You set off from Glyfada, where there isn’t much to do, toward the lively Kerkyra, when, after a few winding roads, you arrive in a charming little village full of laughter that makes you want to stop. You ask the first person you encounter, a woman in her fifties, what the name of this place is and where you can get something good to eat. In very good English, she directs you to Jimmy's Taverna (established in 1970)—you’ll find a bohemian spot with a modern Greek menu and a young team trying to do things differently.
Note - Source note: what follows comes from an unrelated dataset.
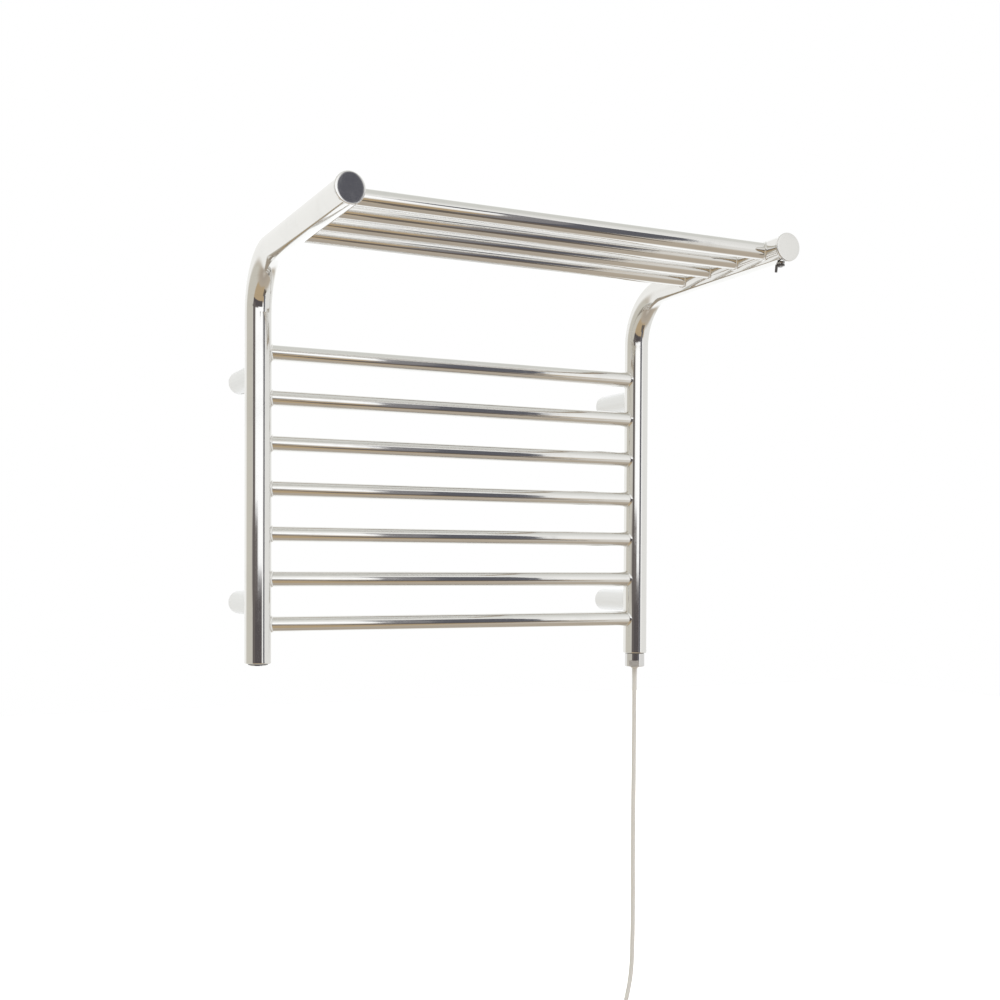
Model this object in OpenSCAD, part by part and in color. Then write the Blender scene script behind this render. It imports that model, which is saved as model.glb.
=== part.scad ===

You’ll realize upon leaving that you stumbled upon this place by chance, but you’ve made friends at the table, sharing laughs and stories.


CORFU: FOOD AND FLAVOR

Above all, the food will be delightfully simple, with fresh fish and superb seafood—when in season, of course—along with salads made from vegetables grown by local farmers in their gardens. If you explore the villages, you might come across locals pressing olives, turning them into the freshest oil you’ll take home, alongside all the other edible souvenirs from the island: elixirs, liqueurs, vinegars, spices, and that orange from Barbati, secretly hidden in your bag, traveling clandestinely until you arrive home. You’ll find it hard to part with the island and its rhythm, which somehow seems outside of time, with its turquoise paradises, its generosity, and its delights, thanking it as you’ve been taught, with a heartfelt “efharisto”—thank you. And promising that one day you will meet again.